I guess it’s hard when we already know what is going to happen, very soon the shouts of hosanna will taunt crucify him, crucify him. We know that Jesus will be hung on a cross to die and three days later rise to newness of life. Riding with Jesus into Jerusalem that day were the hopes of the oppressed and exploited peoples and the oppressed and exploited individuals. His ministry demonstrated some realisation of hope for them then and hope for us today.
The Gospels all treat the palm and the passion narratives differently. In Matthew's gospel it is the voice of lament that pervades Matthew’s passion narrative. “My God, my God, why…?” marks more than the voice of Jesus as he hangs dying. We hear it as Judas betrays, as witnesses lie, as disciples desert and deny Jesus. We hear it as the women wait faithfully at the cross and the tomb. He also portrays the Twelve disciples in a harshly revealing light. Bid to keep watch with Jesus in prayer, they fall asleep repeatedly. Once arrest occurs, they flee into the night. They are not at the cross or the tomb as the women disciples keep vigil.
Do you have a Gospel preference for the Easter story, does it matter to you which version you read or listen to each year? Our lives are a combination of Christmas and Easter stories interweaving themselves in and out of our lives year in and year out. A combination of the good the bad and the ugly, we cannot always choose which chapter will be visited upon us this year and the next.

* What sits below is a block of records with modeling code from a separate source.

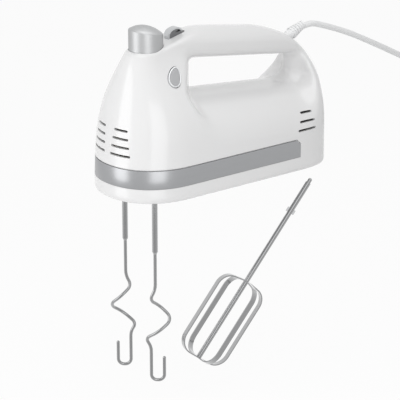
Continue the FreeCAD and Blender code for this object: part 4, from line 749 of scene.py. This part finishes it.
# %% [markdown]
# ## Eject spring
# A wire coil under the button. It flattens as the button goes down, so it is a mesh of its own with
# a ring at each end, where the real wire is closed and ground flat.

# %% Coiled wire
SPRING_LOW, SPRING_HIGH, SPRING_TURNS = 80.0, 124.0, 9
SPRING_RADIUS, SPRING_WIRE = 7.0, 0.6
CLOSED = 1.9               # half turns of the ring at each end, just short of a whole turn
wound = np.pi * np.linspace(-CLOSED, 2 * SPRING_TURNS + CLOSED, 24 * (SPRING_TURNS + 2) + 1)
climb = np.clip(wound / (2 * np.pi * SPRING_TURNS), 0, 1)
climb = SPRING_LOW + SPRING_WIRE + climb * (SPRING_HIGH - SPRING_LOW - 2 * SPRING_WIRE)
wire = circle(SPRING_WIRE, 8)
reach = SPRING_RADIUS + wire[:, 0]
turns = np.stack([EJECT_X + np.cos(wound)[:, None] * reach, np.sin(wound)[:, None] * reach,
                  climb[:, None] + wire[:, 1]], -1)
eject_spring = make_object("spring_wire", *loft(turns), "housing", pin_steel, smooth_angle=60)
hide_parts("eject_spring")
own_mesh(eject_spring)
print("spring", len(turns), "sections")

# %% [markdown]
# ## Turbo button
# The egg is carried outwards in rings that shrink near the top. They give the silver ring its soft
# bevel and the grey face inside it a slight crown.

# %% Turbo drop
def drop_stack(levels, shares=()):
    """Rings of the drop at (height, growth) pairs, then rings that shrink to the middle of the last."""
    rings = [TURBO + flat[:, :1] * turbo_x + flat[:, 1:] * turbo_y + turbo_out * height
             for height, flat in ((height, drop_outline(grow)) for height, grow in levels)]
    last, top = rings[-1], rings[-1].mean(0) + turbo_out * 0.25
    rings += [top + (last - top) * share for share in shares]
    return loft(np.stack(rings))


RING = ((-5.6, 1.1), (-4.6, 1.1), (-4.6, 0), (0.4, 0), (0.95, -0.12), (1.25, -0.4), (1.3, -0.8),
        (1.1, -1.2), (0.5, -1.25))
FACE, FACE_SHARES = ((0.3, -1.35), (0.95, -1.35), (1.15, -1.5), (1.25, -2.1)), (0.7, 0.35)
turbo_ring = make_object("turbo_ring", *drop_stack(RING), "turbo", ring_silver, smooth_angle=60)
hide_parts("turbo_button")
turbo_face = make_object("turbo_face", *drop_stack(FACE, FACE_SHARES), "turbo", turbo_grey, smooth_angle=60)

# %% [markdown]
# ## Speed slider
# The slider is a thumb block with an arched outline. A bright rim runs over the arch, and the dark
# block sits inside it with a small notch in its rear edge.

# %% Slider block and rim
SLIDER_X, SLIDER_HALF, RIM_HALF = 66.9, 2.7, 2.85


def arch_line(grow, low, steps=40):
    """Half of a superellipse, from its front foot over the top to its rear foot, grown outwards."""
    a = np.linspace(np.pi, 0, steps)
    along = (7.6 + grow) * np.sign(np.cos(a)) * np.abs(np.cos(a)) ** 0.75
    upward = (8.6 + grow) * np.abs(np.sin(a)) ** 0.75 + low
    return np.stack([along - 0.06 * upward, upward], 1)


def in_slider(flat):
    """Points of the slider's own upright plane: along the deck, then out of it."""
    return on_deck(SLIDER_X) + flat[..., :1] * deck_along + flat[..., 1:] * deck_up


block_line = arch_line(-1.3, -2.0)
block_line = np.vstack([block_line[:-6], [[5.6, 4.0], [3.4, 2.7], [5.7, 1.2]], block_line[-1:]])
bevels = ((-SLIDER_HALF, 0.9), (-SLIDER_HALF + 0.25, 1.0), (SLIDER_HALF - 0.25, 1.0), (SLIDER_HALF, 0.9))
middle = block_line.mean(0)
block_rings = [in_slider(middle + (block_line - middle) * shrink) + ACROSS * across
               for across, shrink in bevels]
slider_block = make_object("slider_block", *loft(np.stack(block_rings)), "slider", slider_grey)
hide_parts("speed_slider")
outer, inner = arch_line(0, -2.0)[:-5], arch_line(-1.25, -2.0)[:-5]
strip = np.stack([outer, outer, inner, inner], 1)
strip_across = np.array([-RIM_HALF, RIM_HALF, RIM_HALF, -RIM_HALF])[None, :, None]
strip_rings = in_slider(strip) + strip_across * ACROSS
slider_arch = make_object("slider_arch", *loft(strip_rings), "slider", bright_chrome)
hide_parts("slider_rim")
print("slider", len(slider_block.data.polygons), len(slider_arch.data.polygons))

# %% [markdown]
# ## Mains lead
# The lead leaves the handle through a ribbed strain relief, droops to the right and hangs down. The
# spare length is wound in a small coil with a tie, and ends in a flat two-pin plug. Its centre line
# is one smooth spline through the route's own points; a coil's turns are more points of it.

# %% Lead route
LEAD = 5.0
TOWARDS = np.array([-math.sin(AZIMUTH), -math.cos(AZIMUTH), 0])
COIL_RADIUS, COIL_PITCH, COIL_TURNS, PER_TURN = 27.5, 5.3, 5, 16
rise = math.atan(COIL_PITCH / (2 * math.pi * COIL_RADIUS))
downward = -UP * math.cos(rise) + right * math.sin(rise)
coil_entry = np.array([345.0, 0, 5])
coil_centre = coil_entry - TOWARDS * COIL_RADIUS
route = [(182, 0, 99.6), (203, 0, 109.2), (224, 0, 102.6), (246, 0, 94.3), (270, 0, 83.2), (311, 0, 62.4)]
route = np.array(route, dtype=float)
drop_points = np.array([coil_entry - downward * 40, coil_entry - downward * 8])
turn = (np.arange(PER_TURN * COIL_TURNS) + 0.5) * 2 * np.pi / PER_TURN
wide = COIL_RADIUS / math.cos(math.pi / PER_TURN)      # the spline cuts inside its points
coil_points = (coil_centre + wide * (np.cos(turn)[:, None] * TOWARDS - np.sin(turn)[:, None] * UP)
               + right * (COIL_PITCH * turn / (2 * np.pi))[:, None])
coil_exit = coil_entry + right * COIL_PITCH * COIL_TURNS
tail_points = np.array([coil_exit + downward * 8, coil_exit + downward * 36, coil_exit + downward * 66])
lead_points = from_bench(np.vstack([route, drop_points, coil_points, tail_points]))
print("lead points", len(lead_points))

# %% Lead as one spline
curve = bpy.data.curves.new("mains_lead", "CURVE")
curve.dimensions = "3D"
spline = curve.splines.new("NURBS")
spline.points.add(len(lead_points) - 1)
spline.points.foreach_set("co", np.hstack([lead_points, np.ones((len(lead_points), 1))]).ravel())
spline.order_u = 3
spline.use_endpoint_u = True
spline.resolution_u = 8
curve.bevel_depth = LEAD / 2000
curve.bevel_resolution = 5
curve.use_fill_caps = True
curve.materials.append(lead_white)
mains_lead = bpy.data.objects.new("mains_lead", curve)
bpy.context.scene.collection.objects.link(mains_lead)
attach(mains_lead, "housing")
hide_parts("power_cord", "cord_coil", "cord_tail")

# %% [markdown]
# ## Light and floor
# The mixer floats over a white sweep, as in a catalogue. Two tall strip lamps draw the bright lines
# down the nose and the side, a wide lamp lights it from above, and a pale world fills in. The world
# and the floor are white only to the camera and in reflections.

# %% White surroundings
def seen_share(tree):
    """1 for a ray from the camera, a reflection or through glass, and 0 for one that only lights."""
    rays = tree.nodes.new("ShaderNodeLightPath")
    share = maths(tree, "ADD", rays.outputs["Is Camera Ray"], rays.outputs["Is Glossy Ray"])
    return maths(tree, "MINIMUM", maths(tree, "ADD", share, rays.outputs["Is Transmission Ray"]), 1.0)


world = bpy.data.worlds.new("studio")
bpy.context.scene.world = world
world.use_nodes = True
tree = world.node_tree
tree.nodes.clear()
output = tree.nodes.new("ShaderNodeOutputWorld")
plain, bright, mix = (tree.nodes.new(kind) for kind in
                      ("ShaderNodeBackground", "ShaderNodeBackground", "ShaderNodeMixShader"))
plain.inputs["Color"].default_value = bright.inputs["Color"].default_value = (1, 1, 1, 1)
plain.inputs["Strength"].default_value = 0.5
tree.links.new(seen_share(tree), mix.inputs["Fac"])
tree.links.new(plain.outputs[0], mix.inputs[1])
tree.links.new(bright.outputs[0], mix.inputs[2])
tree.links.new(mix.outputs[0], output.inputs["Surface"])


def soft_lamp(name, position, target, size, power):
    """An oblong area lamp at a bench point, aimed at another, that no camera sees."""
    lamp = bpy.data.lights.new(name, "AREA")
    lamp.shape, lamp.size, lamp.size_y, lamp.energy = "RECTANGLE", *size, power
    item = bpy.data.objects.new(name, lamp)
    bpy.context.scene.collection.objects.link(item)
    item.visible_camera = False
    item.location = from_bench(position)
    item.rotation_mode = "QUATERNION"
    item.rotation_quaternion = Vector(np.array(target, float) - position).to_track_quat("-Z", "Y")


soft_lamp("nose_strip", (-400, 100, 87), (47, 0, 60), (0.26, 0.5), 0.8)
soft_lamp("side_strip", (-135, -420, 87), (60, 0, 60), (0.26, 0.5), 0.66)
soft_lamp("top_lamp", (60, -120, 700), (110, 0, 40), (0.7, 0.7), 1.9)
bpy.context.scene.view_settings.view_transform = "Standard"

# %% Floor
FLOOR_HALF, FLOOR_Z = 3000, -172
floor_mesh = bpy.data.meshes.new("pale_floor")
corners = [[-FLOOR_HALF, -FLOOR_HALF, FLOOR_Z], [FLOOR_HALF, -FLOOR_HALF, FLOOR_Z],
           [FLOOR_HALF, FLOOR_HALF, FLOOR_Z], [-FLOOR_HALF, FLOOR_HALF, FLOOR_Z]]
floor_mesh.from_pydata(from_bench(corners).tolist(), [], [[0, 1, 2, 3]])
pale_floor = bpy.data.objects.new("pale_floor", floor_mesh)
bpy.context.scene.collection.objects.link(pale_floor)
floor_paint = bpy.data.materials.new("pale_floor")
floor_paint.use_nodes = True
tree = floor_paint.node_tree
shader = tree.nodes["Principled BSDF"]
shader.inputs["Base Color"].default_value = (0.82, 0.82, 0.82, 1)
shader.inputs["Roughness"].default_value = 0.9
glow = tree.nodes.new("ShaderNodeEmission")
mix = tree.nodes.new("ShaderNodeMixShader")
tree.links.new(maths(tree, "MULTIPLY", seen_share(tree), 0.93), mix.inputs["Fac"])
tree.links.new(shader.outputs[0], mix.inputs[1])
tree.links.new(glow.outputs[0], mix.inputs[2])
tree.links.new(mix.outputs[0], tree.nodes["Material Output"].inputs["Surface"])
floor_mesh.materials.append(floor_paint)
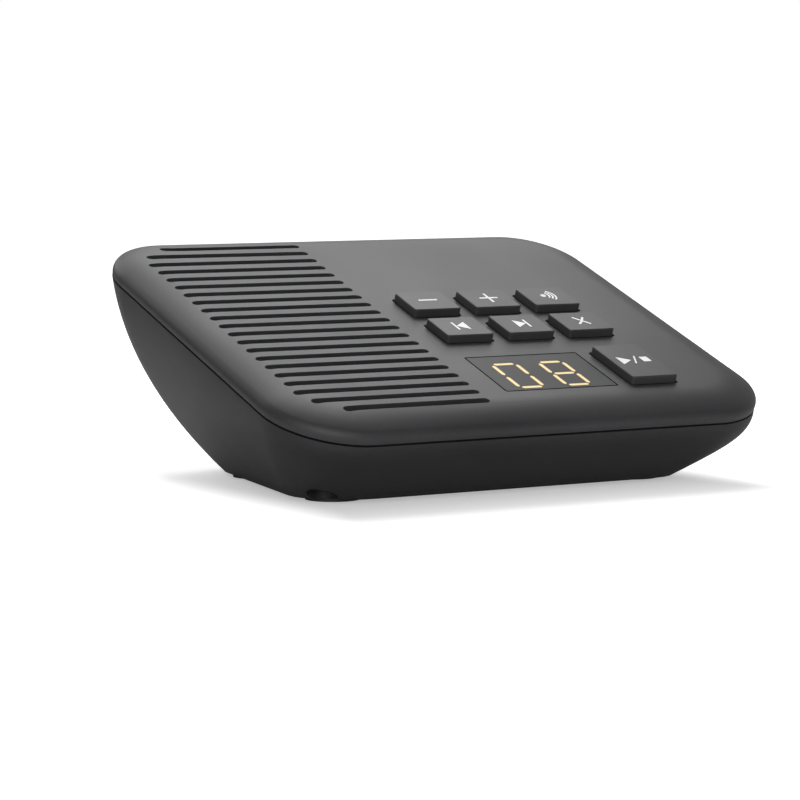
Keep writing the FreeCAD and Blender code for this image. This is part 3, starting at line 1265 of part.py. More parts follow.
for i, kind in enumerate(kinds):
    a, b = vecs[i], vecs[(i + 1) % 8]
    if kind == "line":
        draw.sk.addGeometry(Part.LineSegment(a, b), False)
    else:
        r = inner_r if i == 2 else outer_r
        circle = Part.Circle(FreeCAD.Vector(centre_y.value, centre_z.value, 0),
                             FreeCAD.Vector(0, 0, 1), r.value)
        draw.sk.addGeometry(Part.ArcOfCircle(circle, 0.0, math.radians(SIZE["tilt"])), False)
for i in range(8):
    j = (i + 1) % 8
    here = 1 if i == 2 else 2
    there = 2 if j == 2 else 1
    draw.rule("Coincident", i, here, j, there)
for i in range(8):
    if i == 2:
        draw.point(2, 2, *pts[2])
    else:
        draw.point(i, 1, *pts[i])
draw.hold(inner_r, "Radius", 2)
draw.hold(outer_r, "Radius", 6)
lead.Tip = pad(lead, "lead_strip", draw, S("lead_width"))
node(lead)
node(block("main_board_plug", upright, S("lead_x"), end_y, MAIN_TOP, S("plug_width"),
           S("plug_depth"), S("plug_height")), "main_board_plug")

doc.recompute()
os.makedirs("parts", exist_ok=True)
failed = [thing.Label for thing in doc.Objects
          if "Invalid" in thing.State or "Error" in thing.State]
if failed:
    raise RuntimeError("not built: " + ", ".join(failed))
for thing in doc.Objects:
    before = getattr(thing, "BaseFeature", None)
    if before is None or thing.TypeId == "PartDesign::Body":
        continue
    change = thing.Shape.Volume - before.Shape.Volume
    if "Pocket" in thing.TypeId or "Subtractive" in thing.TypeId:
        change = -change
    elif "Pad" not in thing.TypeId and "Additive" not in thing.TypeId:
        continue
    if change < 0.01:
        raise RuntimeError("%s changes nothing" % thing.Label)
names = [thing.Label for thing in NODES]
if len(set(names)) != len(names):
    raise RuntimeError("two pieces share a name")
for thing in NODES:
    shape = thing.Shape
    if shape.isNull() or not shape.isValid() or not shape.Solids:
        raise RuntimeError("%s has no valid solid" % thing.Label)
for thing in NODES:
    thing.Shape.exportStep(os.path.join("parts", thing.Label + ".step"))
    box = thing.Shape.BoundBox
    print("%-20s %3d solids %9.1f mm3  x %6.1f %6.1f  y %6.1f %6.1f  z %5.1f %5.1f" % (
        thing.Label, len(thing.Shape.Solids), thing.Shape.Volume, box.XMin, box.XMax,
        box.YMin, box.YMax, box.ZMin, box.ZMax))
print(len(NODES), "nodes")
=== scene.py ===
import math

import bmesh
import bpy
from mathutils import Euler, Matrix, Vector


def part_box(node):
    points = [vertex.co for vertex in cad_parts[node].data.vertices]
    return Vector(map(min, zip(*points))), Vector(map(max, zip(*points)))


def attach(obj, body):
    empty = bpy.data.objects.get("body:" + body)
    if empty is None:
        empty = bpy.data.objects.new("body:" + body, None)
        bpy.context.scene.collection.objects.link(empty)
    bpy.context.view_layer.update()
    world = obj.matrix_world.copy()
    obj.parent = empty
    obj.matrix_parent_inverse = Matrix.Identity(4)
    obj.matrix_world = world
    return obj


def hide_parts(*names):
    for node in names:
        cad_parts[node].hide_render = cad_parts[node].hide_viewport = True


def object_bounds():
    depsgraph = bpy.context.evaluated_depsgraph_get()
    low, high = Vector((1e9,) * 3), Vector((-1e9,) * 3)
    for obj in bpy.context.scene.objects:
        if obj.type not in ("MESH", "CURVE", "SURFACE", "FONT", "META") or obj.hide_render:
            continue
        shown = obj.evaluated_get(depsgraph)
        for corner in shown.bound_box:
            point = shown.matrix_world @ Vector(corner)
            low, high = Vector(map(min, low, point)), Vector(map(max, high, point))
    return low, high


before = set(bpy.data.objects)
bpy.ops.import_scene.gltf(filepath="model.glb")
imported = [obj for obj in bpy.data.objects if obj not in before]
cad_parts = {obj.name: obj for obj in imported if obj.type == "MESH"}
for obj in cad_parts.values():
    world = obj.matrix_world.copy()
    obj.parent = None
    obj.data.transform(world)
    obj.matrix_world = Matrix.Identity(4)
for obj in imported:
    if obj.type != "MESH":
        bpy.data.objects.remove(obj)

# A desktop answering machine in charcoal plastic on a white studio floor. The scene is in metres.
# Measures written here are in millimetres and are multiplied by MM. Only the camera, the lights
# and the floor's size are given in metres.
MM = 0.001
CAD_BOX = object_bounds()

# The sloping top face, in the part's own measures. u is X, v runs up the slope, n stands on it.
# The key caps stand this proud of it, about these middles (u, v).
TILT = math.radians(20.0)
FACE_MIDDLE = Vector((0, -1.382, 38.1)) * MM
SLOPE = Matrix.Translation(FACE_MIDDLE) @ Matrix.Rotation(TILT, 4, "X")
KEY_PROUD = 1.9
KEY_MIDDLES = {
    "minus_key": (0.3, 5.85),
    "plus_key": (17.37, 5.85),
    "paging_key": (34.44, 5.85),
    "skip_back_key": (0.3, -9.4),
    "skip_forward_key": (17.37, -9.4),
    "delete_key": (34.44, -9.4),
    "play_stop_key": (34.44, -32.7),
}


def on_slope(u, v, n):
    """The place in the scene of a point given in the slope's millimetres."""
    return SLOPE @ (Vector((u, v, n)) * MM)


def linear(hex_colour):
    """An sRGB hex colour as a linear RGBA tuple."""
    parts = [int(hex_colour[i:i + 2], 16) / 255 for i in (1, 3, 5)]
    return tuple(c / 12.92 if c <= 0.04045 else ((c + 0.055) / 1.055) ** 2.4
                 for c in parts) + (1.0,)


def add(tree, kind, settings=None, sockets=None):
    """Adds a node, sets its options, and sets or links its inputs."""
    made = tree.nodes.new(kind)
    for name, value in (settings or {}).items():
        setattr(made, name, value)
    for name, value in (sockets or {}).items():
        if isinstance(value, bpy.types.NodeSocket):
            tree.links.new(value, made.inputs[name])
        else:
            made.inputs[name].default_value = value
    return made


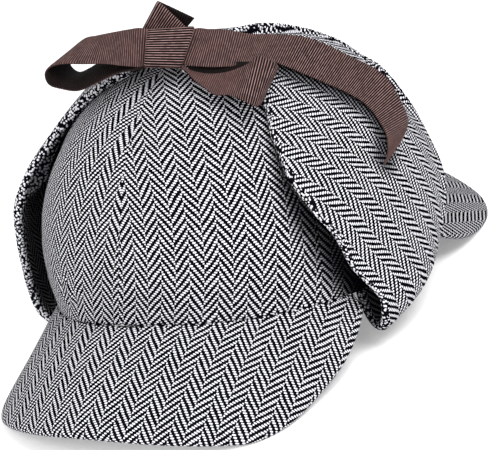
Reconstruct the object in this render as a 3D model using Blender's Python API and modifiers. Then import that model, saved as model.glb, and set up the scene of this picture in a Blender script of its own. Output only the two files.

To journey with Jesus to Jerusalem is to journey with him to challenge and change the structures and authorities of religious leadership and piety. I believe that is quite a powerful statement. For us to journey with Jesus not just this week and next week and on Christmas day and all the other Christian celebrations but every day, means that we too cannot just sit back and allow ourselves to be silenced because of authority and power. This Palm Sunday journey is not just an annual event but is a guide for us to prepare ourselves for the different journeys in our lives that will lead us to shouts of betrayal and contradiction. How urgent is our passion that our conviction hurts us so much as to feel that God is abandoning us? Jesus in the garden of Gethsemane asks God to take
away from him the cup of suffering, I can’t take it, he says? Wow! Jesus the human admits his limitations, no way God am I going to die this horrible death. He can see the path laid out for him as if it is in DVD right in front of him, but then he adds, “Not my will, but yours be done”.
Not my will but yours be done. This is the form of highest prayer. Tears and total vulnerability. God take this cup of suffering away from me…. Not my will, but yours be done.
The highest form of prayer is tears. Tears of joy, tears of pain, tears of sorrow and loss, tears of conviction, tears of fulfilment and relief, tears of hopelessness and abandonment. Tears of faith.
God hears our lament as much as our praise. God will not desert us; God’s presence can be trusted. When have you felt compelled to raise your voice to God and cry out, “My God, my God, why have you forsaken me?”
We are invited into the story, to see in it images of darkness and despair of our own times and our own world.
We are invited into the story to also see within the darkness and despair, suffering and passion and death, a light that shone then, and shines still.
When you come for communion today, you will receive bread and wine as usual but you also carry
the palm cross as well. The crosses invite you to take the story away, as part of you, into the week ahead, the months, and the year; into your daily life.
To take the story, to take the images of the palms, the cross and the resurrection to be life-transforming and life-renewing for you and for the people of your daily lives. To let the daily experience of passion and rising, of death and resurrection bring life and light, joy and loving. Amen.